Independent T.D. Róisín Shortall said, “The increased use of public transport and walking and cycling is welcome. However, it masks a real problem with journey times in Dublin. The travelling public are switching to public transport not because of the quality or frequency of services on offer but because of the ever-increasing restrictions on car use in the City Centre. In particular, the restrictions arising from the construction of the cross city Luas line have been disastrous for motorists. And some of these restrictions look set to remain in place long after the new LUAS starts carrying passengers.

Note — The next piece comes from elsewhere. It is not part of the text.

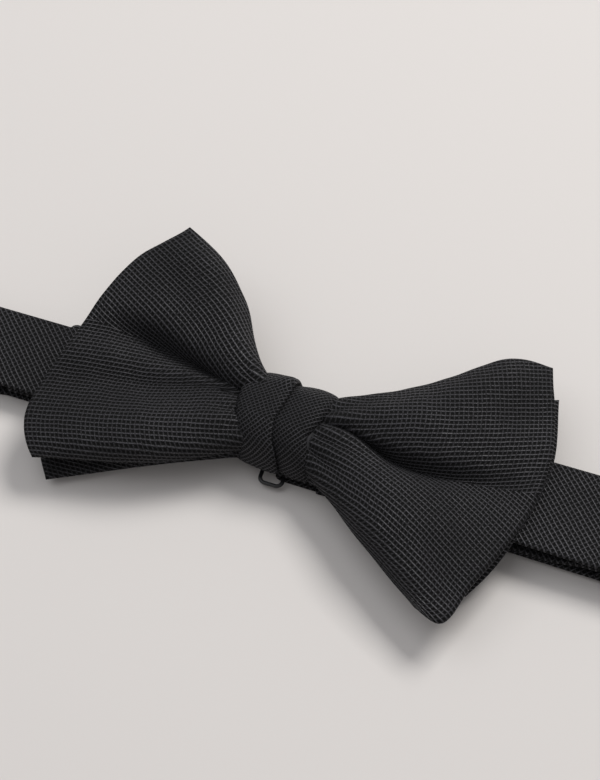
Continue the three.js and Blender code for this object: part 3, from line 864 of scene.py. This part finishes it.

People living within walking distance of a Luas, Dart and some Quality Bus Corridors are generally well served by public transport but people who don’t live so close to such services are very poorly served. Places like Beaumont and parts of Glasnevin North/Finglas East do not currently have a quality public transport system, and many commuters living in these areas simply don’t have a choice but to take the car to work. The typical door-to-door peak-time speeds from these areas are less than 10 km per hour – that is just too slow.

The Minister for Transport is due to make some far-reaching decisions later this year on which transport projects in North Dublin will receive Government investment in the coming years. It can’t come a moment too soon.